Obscura, "Diluvium" (Relapse). In a genre (prog metal) founded on technical precision, German 7-string guitarist Steffen Kummerer still manages to stand out for machine-tooled supertwiddle heroics. Kummerer's rasping & clean vocals deliver tension & spookiness, while drummer Sebastian Lanser maintains the drive no matter what stop-starts and time-signature revisions the occasion demands. Surprise: The result is way more dramatic than eggheaded.

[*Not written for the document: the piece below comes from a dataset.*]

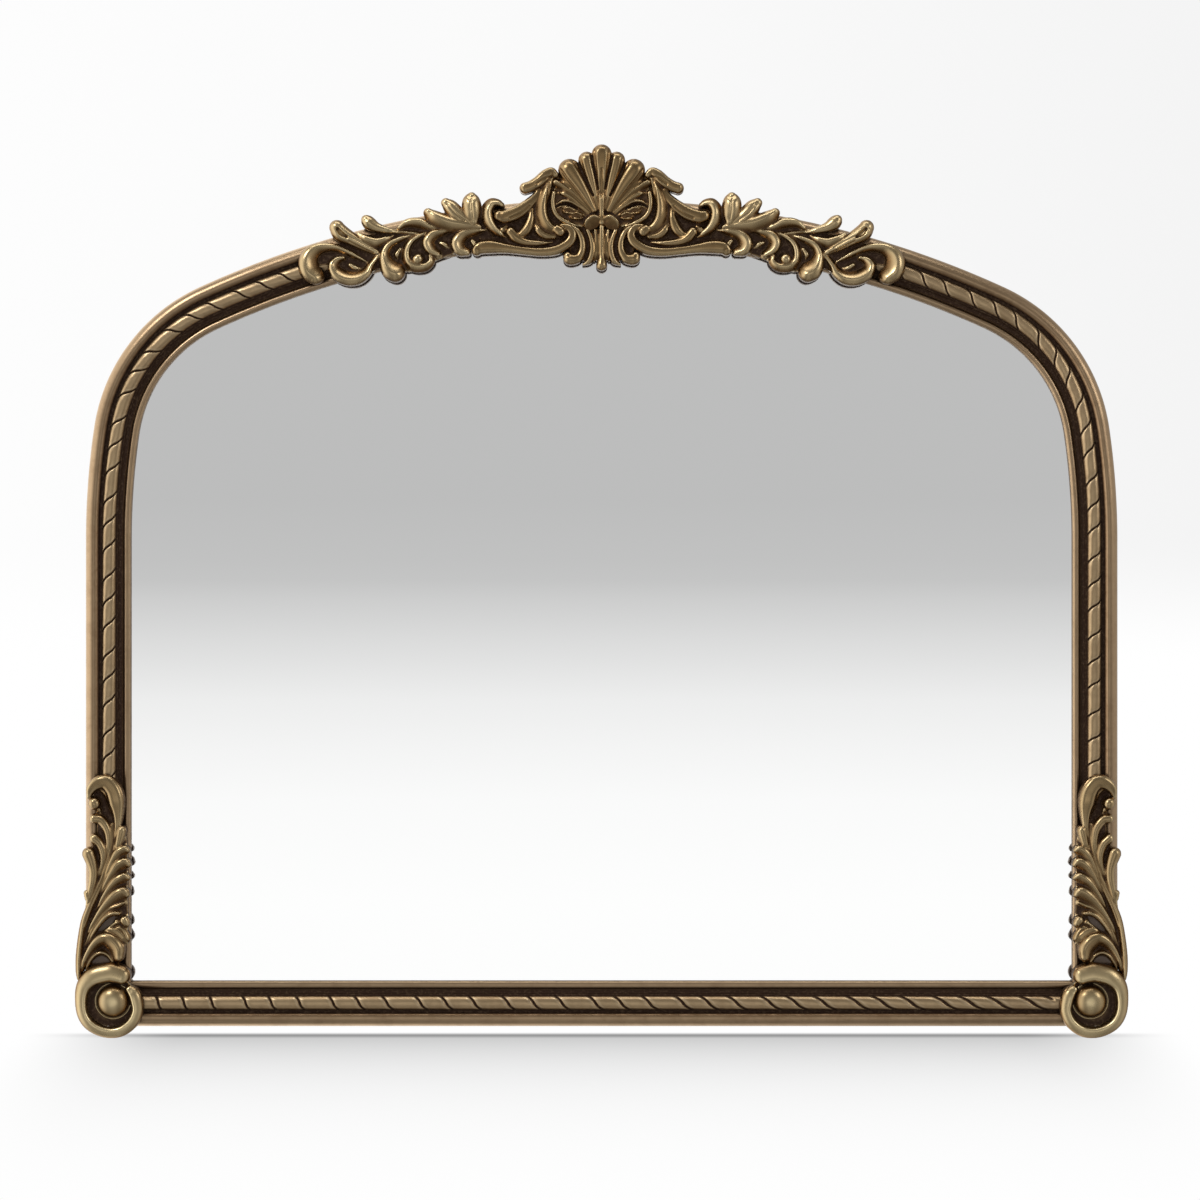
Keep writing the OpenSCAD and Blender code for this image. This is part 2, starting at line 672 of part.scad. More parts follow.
module crest_shell_body() {
    difference() {
        union() {
            stroke(crest(shell_mid), level_t + mid_lift);
            both_sides() {
                for (p = shell_lobes) stroke(crest(p), level_t + lobe_lift);
                for (p = shell_leaflets) stroke(crest(p), level_t + leaflet_lift);
            }
            upright(back_d + cast_back, back_d + level_t + shell_lift) shell_ground();
        }
        seat_arch();
    }
}

// The flat ground under the shell's ribs
shell_edge = [[0, 45], [14.2, 37.3], [28.7, 30.2], [39.4, 19.2], [44.8, 3.2], [44.6, -10.4], [37.4, -18.6],
    [20.4, -25.4], [0, -28.2]];
module shell_ground() {
    polygon(concat([for (p = shell_edge) on_crown(p[0], p[1])],
        [for (i = [len(shell_edge) - 2 : -1 : 1]) on_crown(-shell_edge[i][0], shell_edge[i][1])]));
}

scroll_strokes = [
    [[43, 24, 2.5], [51, 22.5, 3.6], [60, 18, 4.4], [68, 14, 5], [73, 12.8, 5.2]],
    [[47, 20, 2.5], [54, 11, 3.2], [60, 0, 3.8], [62.5, -11, 4], [60, -21, 4.2], [53, -28, 4],
        [47, -30, 3.4]],
    [[45, -29.5, 3.5], [39, -29, 3.5], [35.5, -34, 3.6], [39, -42, 4], [50, -49, 4.4], [65, -50.5, 4.2],
        [80, -48, 4.2], [97, -45, 4.6], [112, -42.5, 5.6], [125, -42, 5.6]],
    [[67, 2, 3.5], [76, -5, 4.3], [86, -10.5, 4.8], [95, -12.2, 4.8], [101, -12, 4]],
    [[70, -12, 2], [72, -22, 2.8], [78, -28, 2.8], [84, -30.5, 2.2]],
    [[94, -28, 2.4], [88, -34, 3], [79, -39.5, 2.6], [66, -41.5, 2], [52, -41, 1.6]],
    [[105, -17, 1.8], [102, -22, 2.2], [98, -25, 1.6]]];
scroll_ground = [[42, 20], [56, 16], [62, 4], [80, -8], [100, -14], [116, -22], [122, -40], [100, -45],
    [60, -50], [42, -44], [30, -30], [30, -10]];
module crest_scroll_body() {
    difference() {
        union() {
            for (p = scroll_strokes) stroke(crest(p), level_t);
            upright(back_d + cast_back, back_d + ground_t)
                polygon([for (p = scroll_ground) on_crown(p[0], p[1])]);
        }
        seat_arch();
        crest_shell_room();
        pendant_room();
    }
}

// Room for the shell and the pendant, which are cast apart from the scrolls
module crest_shell_room() {
    upright(0, over_d) offset(cast_gap, $fn = room_fn) {
        shell_ground();
        both_sides() for (p = concat(shell_lobes, shell_leaflets)) flat_stroke(crest(p));
    }
}

pendant_strokes = [[[14, -31, 2], [9.5, -40, 2.4], [8.5, -50, 2.6], [12, -60, 2.6], [19, -64, 2.2]],
    [[29.5, -28, 2], [23, -33, 2.8], [19, -43, 3], [19.5, -52, 3.2], [25, -58.5, 3.8], [34, -58, 4.6]],
    [[20, -29, 1.6], [14.5, -38, 2.2], [13.5, -50, 2.4], [18, -60, 2.2]]];
pendant_stem = [[0, -32, 4.5], [0, -45, 3.6], [0, -56, 3.6], [0, -65, 4.6]];
pendant_edge = [[0, -29.5], [18, -27], [28, -27], [24, -36], [25, -55], [16, -61], [6, -60], [0, -66]];
module pendant_ground() {
    polygon(concat([for (p = pendant_edge) on_crown(p[0], p[1])],
        [for (i = [len(pendant_edge) - 2 : -1 : 1]) on_crown(-pendant_edge[i][0], pendant_edge[i][1])]));
}
module pendant_room() {
    upright(0, over_d) offset(cast_gap, $fn = room_fn) {
        pendant_ground();
        flat_stroke(crest(pendant_stem));
        both_sides() for (p = pendant_strokes) flat_stroke(crest(p));
    }
}
module crest_pendant_body() {
    difference() {
        union() {
            stroke(crest(pendant_stem), level_t + leaflet_lift);
            both_sides() for (p = pendant_strokes) stroke(crest(p), level_t);
            upright(back_d + cast_back, back_d + ground_t) pendant_ground();
        }
        seat_arch();
        crest_shell_room();
    }
}

module crest_shell() { color("darkgoldenrod") hung() crest_shell_body(); }
module right_crest_scroll() { color("goldenrod") hung() crest_scroll_body(); }
module left_crest_scroll() { color("goldenrod") hung() mirror([1, 0, 0]) crest_scroll_body(); }
module crest_pendant() { color("khaki") hung() crest_pendant_body(); }

spray_strokes = [
    [[95, 0, 2.4], [104, 0, 3], [112, -4, 3.2], [113.5, -12, 3.2], [109, -22, 2.6], [104, -28, 1.8]],
    [[125, 7, 6.5], [126, -1, 8.5], [123, -9, 6], [120, -15, 3]],
    [[150, 5, 4], [145, -3, 6], [138, -11, 6], [129, -16, 4], [119, -19, 2]],
    [[168, -1, 4.2], [161, -7, 5.5], [152, -13, 4.5], [141, -17, 3]],
    [[196, -7.5, 2.2], [187, -7, 4.2], [177, -10, 4.5], [166, -14, 3]],
    [[227, 4, 5.8], [222, -4, 4.2], [213, -8.5, 3], [202, -11, 2.4]],
    [[238, -6, 2.4], [234, -12, 3.4], [226, -17, 4], [216, -16, 3.2], [205, -14, 2.2]],
    [[251, 4, 2], [254, 8, 2.8], [260, 6.5, 3.4], [263, 0, 3.8], [257, -7, 4], [247, -13, 3.4], [237, -20, 3],
        [229, -27, 2.4]],
    [[290, -31, 6], [294, -24, 6], [292, -15, 5], [284, -10.5, 4.2], [272, -10, 3], [258, -18, 2.8],
        [244, -26.5, 2.6], [232, -32, 2.2]],
    [[264, -26, 3], [271, -27, 3.6], [273.5, -34, 4.2], [267, -42, 5.2], [255, -47.5, 5.8], [244, -47, 5.2],
        [237, -41, 3.6], [235, -33, 2.4]],
    [[212, -52, 6.4], [221, -50, 6], [224, -42, 3.4], [220, -32, 2.8], [213, -23, 2.4], [205, -16, 2]],
    [[186, -44, 4.4], [180, -46, 4], [179, -52.5, 3.8], [188, -54.5, 4], [196, -50, 3.8], [199, -41, 3.2],
        [196.5, -32, 2.8], [190, -24, 2.5], [182, -18.5, 2]],
    [[171, -42.5, 2.6], [175, -37, 3.8], [175.5, -30, 3.8], [170, -24.5, 3.6], [161, -21.5, 2.8],
        [152, -21, 1.8]],
    [[143, -46, 3.6], [146, -42, 4.2], [144, -35, 4], [137, -28.5, 3.3], [127, -25.5, 2.4],
        [116, -25.5, 1.8]],
    [[163, -31, 2], [158, -36, 3], [162, -42, 1.8]]];
spray_ground = [[106, -6], [120, -2], [132, 0], [150, -4], [165, -6], [190, -8], [225, -8], [240, -8],
    [258, -8], [285, -12], [290, -24], [268, -30], [262, -42], [244, -46], [228, -42], [214, -48],
    [188, -52], [176, -42], [148, -42], [133, -30], [112, -30]];
module spray_body() {
    difference() {
        union() {
            for (p = spray_strokes) stroke(crest(p), level_t);
            upright(back_d + cast_back, back_d + ground_t)
                polygon([for (p = spray_ground) on_crown(p[0], p[1])]);
        }
        seat_arch();
        scroll_room();
    }
}

// Room for the crest scroll's outer parts beside the spray
module scroll_room() {
    upright(0, over_d) offset(cast_gap, $fn = room_fn) {
        polygon([for (p = scroll_ground) on_crown(p[0], p[1])]);
        for (k = [2, 3]) flat_stroke(crest(scroll_strokes[k]));
    }
}

module right_spray() { color("goldenrod") hung() spray_body(); }
module left_spray() { color("goldenrod") hung() mirror([1, 0, 0]) spray_body(); }

leaf_strokes = [
    [[6.5, 230, 2], [9, 237, 3.4], [17, 241, 4.4], [26, 236, 5.5], [32, 225, 5.5], [33.5, 212, 4],
        [32.5, 200, 2.6], [30, 185, 2.4], [26.5, 165, 2.2], [21, 145, 2]],
    [[11, 219.5, 5.8], [11.5, 218.5, 5.8]],
    [[10.5, 203, 3.6], [16, 198, 3.8], [21, 187, 2.8], [23.5, 172, 2.2], [21, 155, 1.8]],
    [[9, 185, 3.2], [13, 182, 4], [17.5, 172, 3.2], [19, 160, 2.4], [16, 145, 1.8]],
    [[5, 168, 5.2], [8.5, 161, 4.4], [11, 150, 3], [10, 139, 2.6], [7, 126, 2.4], [3, 110, 2.6], [-1, 92, 2.6],
        [-3.5, 75, 3.4], [-3, 62, 3.4]],
    [[4.5, 131, 3], [7.5, 124, 2.2]],
    [[37, 190, 3.6], [36.5, 184, 3.4], [33, 174, 2.4], [29, 160, 1.8]],
    [[42, 172, 2.6], [36, 168.5, 3.4], [30, 159, 2.6], [25, 145, 2]],
    [[42, 160, 3], [36, 156, 3.6], [29, 147, 2.8], [23, 134, 2]],
    [[41.5, 147, 2.8], [35, 144.5, 3.6], [27, 137.5, 3], [19, 125, 2.4], [13, 110, 2]],
    [[40, 131, 3.6], [33, 127.5, 3.8], [24, 123.5, 3.4], [15, 114, 2.6], [8, 101, 2.2], [3, 86, 2]],
    [[34, 110, 2.4], [31, 114.5, 3], [24.5, 117, 3], [17, 112, 2.8], [9, 102, 2.4], [2, 90, 2.2]],
    [[27, 98, 1.8], [32, 104.5, 2.4], [39, 106.5, 2.6], [43, 102, 2.4], [42, 97, 2]],
    [[44, 83, 2.4], [39, 88.5, 2.6], [33, 93.5, 2.4], [25, 95, 2.2], [17, 92, 2], [9, 84, 2]],
    [[32, 69.5, 4.4], [31, 77, 5.2], [25, 83, 5.4], [16, 84.5, 4.6], [8, 81, 3.6], [1, 73, 2.8]]];
leaf_ground = [[4, 232], [17, 243], [32, 232], [36, 200], [41, 190], [42, 165], [41, 130], [41, 92], [35, 64],
    [-1, 64], [-3, 80], [1, 105], [7, 135], [6, 170], [9, 190], [8, 212]];
module leaf_body() {
    difference() {
        union() {
            for (p = leaf_strokes) stroke(corner(p), level_t);
            upright(back_d + cast_back, back_d + ground_t)
                polygon([for (p = leaf_ground) [half_w - p[0], p[1]]]);
        }
        seat_corner();
        volute_room();
    }
}

// The volute: a ring that thins as it turns round the boss
boss_at = [28, 25.8];
volute_stroke = [[36.5, 51, 9], [30, 53, 9.6], [23.2, 53.6, 9.8], [9.2, 49.8, 9.4], [0.4, 40.6, 7.6],
    [-2.4, 27.3, 6.2], [-0.5, 12.8, 5.8], [6.8, 2.4, 5.6], [20.4, -4, 5.4], [35.2, -3.2, 5.6], [46.8, 5, 5.6],
    [52, 16.7, 5.6], [51, 26.5, 6.2], [48.5, 33, 5.8], [44.5, 37.5, 4]];
module volute_room() {
    upright(0, over_d) offset(cast_gap, $fn = room_fn) {
        flat_stroke(corner(volute_stroke));
        volute_floor();
    }
}
module volute_floor() { translate([half_w - boss_at[0], boss_at[1]]) circle(boss_r + boss_rim); }
module volute_body() {
    difference() {
        union() {
            stroke(corner(volute_stroke), level_t + lobe_lift);
            upright(back_d + cast_back, back_d + floor_t) volute_floor();
        }
        seat_corner();
        translate([half_w - boss_at[0], -over_d, boss_at[1]]) rotate([-90, 0, 0])
            cylinder(h = over_d - back_d - floor_t + boss_seat_t, r = boss_r + seat_gap);
    }
}

// The boss is a turned dome on a short spigot, let into the volute's floor
boss_seat_t = 1;
module boss_body() {
    dome_r = (boss_r * boss_r + boss_t * boss_t) / (2 * boss_t);
    translate([half_w - boss_at[0], -back_d - floor_t, boss_at[1]]) rotate([90, 0, 0]) {
        intersection() {
            translate([0, 0, boss_t - dome_r]) sphere(dome_r, $fn = 64);
            cylinder(h = boss_t + past, r = boss_r);
        }
        translate([0, 0, -boss_seat_t]) cylinder(h = boss_seat_t, r = boss_r);
    }
}

module right_leaf() { color("darkgoldenrod") hung() leaf_body(); }
module left_leaf() { color("darkgoldenrod") hung() mirror([1, 0, 0]) leaf_body(); }
module right_volute() { color("goldenrod") hung() volute_body(); }
module left_volute() { color("goldenrod") hung() mirror([1, 0, 0]) volute_body(); }
module right_boss() { color("khaki") hung() boss_body(); }
module left_boss() { color("khaki") hung() mirror([1, 0, 0]) boss_body(); }

bottom_rail();
left_stile();
right_stile();
left_haunch();
right_haunch();
left_shoulder();
right_shoulder();
crown_rail();
bottom_rope();
left_rope();
right_rope();
mirror_glass();
foam_sheet();
backing_board();
setting_blocks();
board_clips();
clip_screws();
frame_dowels();
corner_braces();
joint_plates();
brace_screws();
left_hanger_strap();
right_hanger_strap();
left_d_ring();
right_d_ring();
hanger_screws();
wall_pads();
crest_shell();
left_crest_scroll();
right_crest_scroll();
crest_pendant();
left_spray();
right_spray();
left_leaf();
right_leaf();
left_volute();
right_volute();
left_boss();
right_boss();
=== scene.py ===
# Arched wall mirror: a brass-finished arched frame with a twisted rope moulding,
# a shell crest with leaf sprays, and scrolled leaf corners.
# Shapes are worked out in millimetres from the frame's bottom edge, and meshes are in metres.
import math
import bpy
import bmesh
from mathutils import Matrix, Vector
import numpy as np


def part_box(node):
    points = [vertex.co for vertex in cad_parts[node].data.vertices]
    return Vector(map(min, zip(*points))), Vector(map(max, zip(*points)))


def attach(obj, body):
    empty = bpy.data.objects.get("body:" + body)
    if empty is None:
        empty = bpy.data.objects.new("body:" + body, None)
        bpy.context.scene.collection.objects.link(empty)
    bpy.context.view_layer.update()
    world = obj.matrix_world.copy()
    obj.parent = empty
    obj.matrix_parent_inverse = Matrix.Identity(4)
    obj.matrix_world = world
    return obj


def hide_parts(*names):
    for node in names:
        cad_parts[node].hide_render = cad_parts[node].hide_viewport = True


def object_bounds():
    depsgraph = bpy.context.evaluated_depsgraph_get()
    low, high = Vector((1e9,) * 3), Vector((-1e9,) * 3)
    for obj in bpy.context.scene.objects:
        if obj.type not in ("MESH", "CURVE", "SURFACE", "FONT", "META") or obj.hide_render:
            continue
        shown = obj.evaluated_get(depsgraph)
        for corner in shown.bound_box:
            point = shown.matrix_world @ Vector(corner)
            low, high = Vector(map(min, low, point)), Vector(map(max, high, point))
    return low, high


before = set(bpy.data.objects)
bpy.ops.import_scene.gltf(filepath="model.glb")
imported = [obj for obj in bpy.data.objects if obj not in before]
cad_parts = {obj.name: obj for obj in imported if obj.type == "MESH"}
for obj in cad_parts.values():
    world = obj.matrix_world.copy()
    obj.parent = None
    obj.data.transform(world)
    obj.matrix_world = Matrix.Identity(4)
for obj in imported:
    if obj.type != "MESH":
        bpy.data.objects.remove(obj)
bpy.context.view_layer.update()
print("frame loaded:", len(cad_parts), "nodes")

mm = 0.001
scene = bpy.context.scene

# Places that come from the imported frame
railLow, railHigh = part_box("bottom_rail")
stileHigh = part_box("right_stile")[1]
bottomEdge = railLow.z / mm
backFace = -railHigh.y / mm
fullTurn = 2 * math.pi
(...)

TNT, "XIII" (Frontiers). You can't lose a singer like Tony Harnell and not miss his peerless range, compositional deftness and lyric depth. But with marginal help from Harnell, guitarist Ronni Le Tekro crafted an album packed with creatively structured pop-metal gems, including the masterpieces "Not Feeling Anything," "Can't Breathe Anymore" and "Tears in My Eyes." The always brilliant Le Tekro's patented chord substitutions and crazily inspired solos rise to new levels, and the subliminal heavy groove of drummer Diesel Dahl and bassist Ove Husemoen flogs your ass like a kelp whip. Despite a few moments of clumsy bathos, new Spanish singer Baol Bardot Bulsara bursts with versatility, power and skill. This one won't take long to grow on you.